Altri esempi di discriminazione: “alle visite guidate io potevo andare solo se l’alunno andava, dopo la garanzia dei genitori, altrimenti io non potevo accompagnare la classe, nonostante io avessi evidenziato la normativa, che dice esplicitamente che io potevo farlo. Tutto ciò anche davanti alla dirigente scolastica“.
“Io sono stata penalizzata anche a mensa – racconta – quando fui inserita nel tempo prolungato dove c’era l’alunna con disabilità che mi avevano assegnato. Ebbene, io non avevo diritto alla mensa e al pasto. Mi era concesso di mangiare il panino in un angolino“.
Poi l’insegnante specializzata di sostegno racconta di aver sempre “accompagnato i miei alunni in bagno ma non per dovere, perchè mi non mi spettava ovviamente, ma solo perché non c’era vigilanza. E io stessa poi non potevo alzarmi e andare in bagno ma chiedere ai colleghi di turno se potevo uscire. Oppure, non mi è concesso prendere un caffè o andare a prendere l’acqua alla macchinetta come gli altri. A noi docenti di sostegno non è concesso parcheggiare la macchina all’interno della scuola”.
Dal punto di vista prettamente didattico poi, la docente sottolinea alcuni aspetti: “Quando c’erano le verifiche in classe non mi sono mai state riferite e annunciate in tempo idoneo e si pretendeva che io le preparassi anche per gli alunni con BES e DSA, cosa che ho sempre fatto alla fine“.
Poi sulla valutazione: “Ancora oggi non mi è concesso decidere il voto dell’alunno perché lo devono decidere loro, gli altri docenti“.
“E quando c’è da votare il collegio dei docenti – aggiunge – noi non ci permettiamo di votare perché siamo in minoranza rispetto agli altri”.
“Tutto ciò non ha scalfito il mio desiderio di aiutare e educare questi alunni. Tuttavia, ho molta rabbia e il pensiero di passare su materia c’è“, ha concluso.

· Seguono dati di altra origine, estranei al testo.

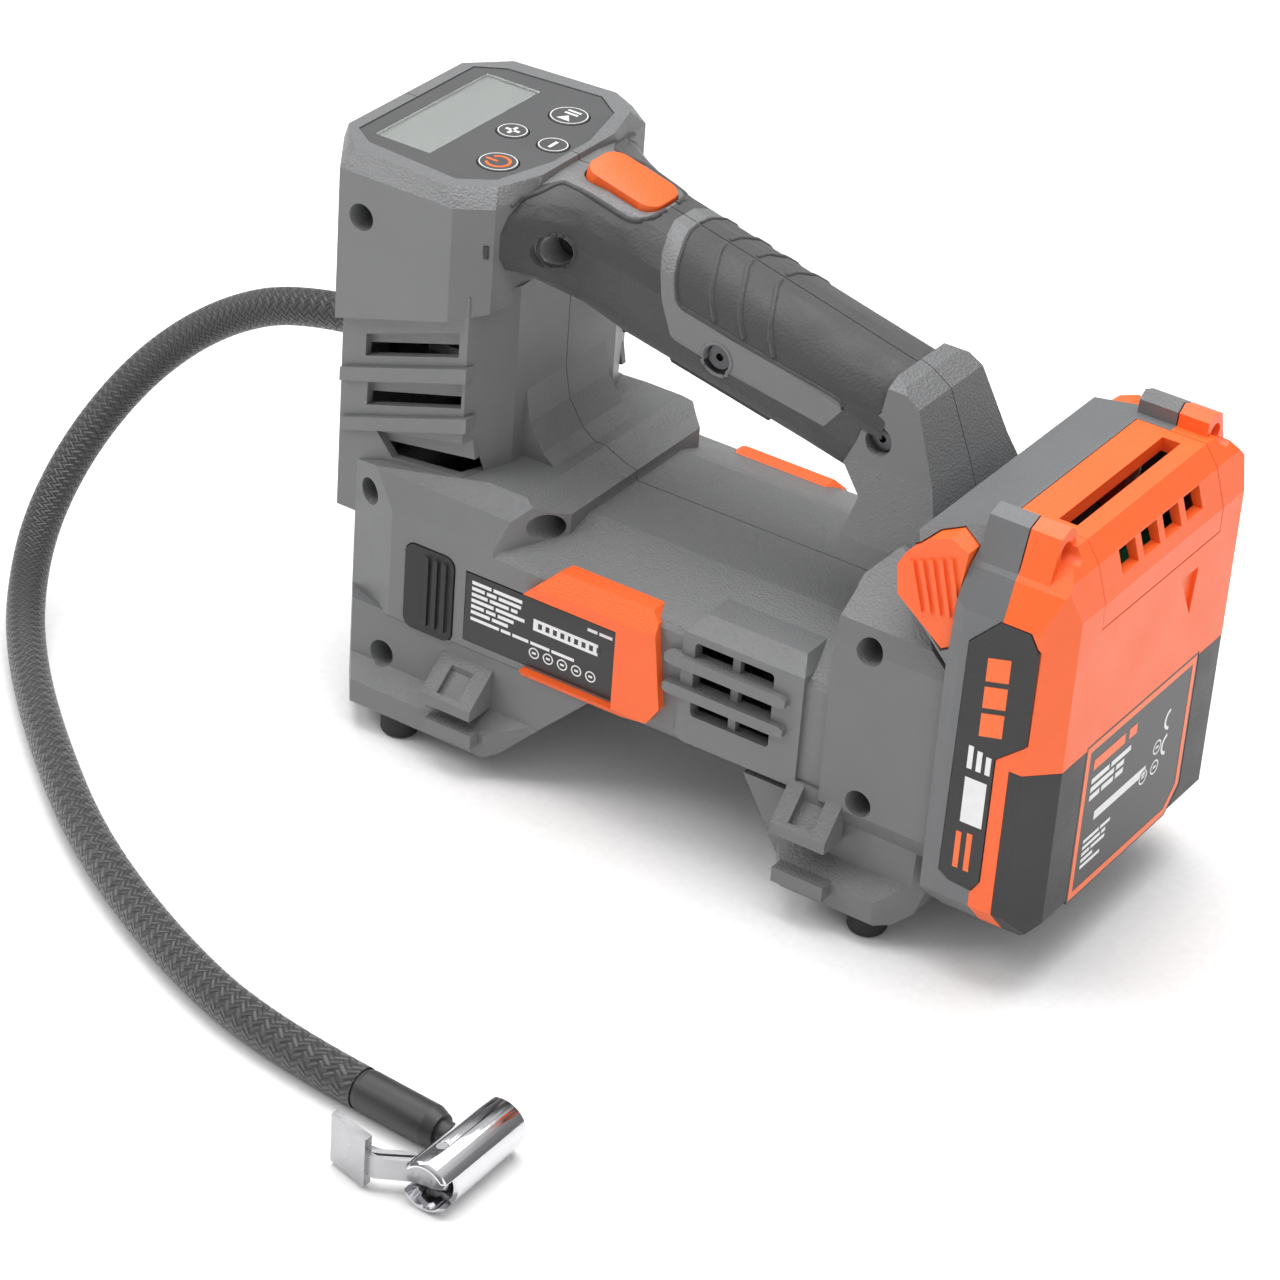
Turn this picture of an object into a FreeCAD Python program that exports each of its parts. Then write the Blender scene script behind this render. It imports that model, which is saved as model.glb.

Ciracì (MiSoS): “Docente di sostegno può essere una risorsa per tutta la classe”
“L’errore è quello di considerare l’insegnante di sostegno una risorsa solo ed esclusiva degli alunni con disabilità, senza considerare che l’insegnante di sostegno è assegnato alla classe, contitolare e corresponsabile di tutti gli alunni del contesto classe“, dice Ernesto Ciracì, presidente nazionale del MiSoS, Movimento degli insegnanti specializzati sul sostegno.
“Se consideriamo il docente di sostegno – prosegue Ciracì – una risorsa per la classe attraverso metodologie e strategie didattiche inclusive collaborando in sinergia con i docenti curriculari, i benefici che il contesto classe e non solo l’alunno con disabilità possono ricavarne sono rilevanti in termini di inclusione, di partecipazione attiva e di abilità sociali”.
Secondo il presidente MiSoS, infine, “sarebbe opportuno inoltre, implementare la formazione sulle tematiche inerenti la didattica inclusiva a tutti i docenti curriculari visto sempre più la complessità di un contesto classe eterogeneo e con bisogni educativi e formativi differenti l’uno dall’altro“.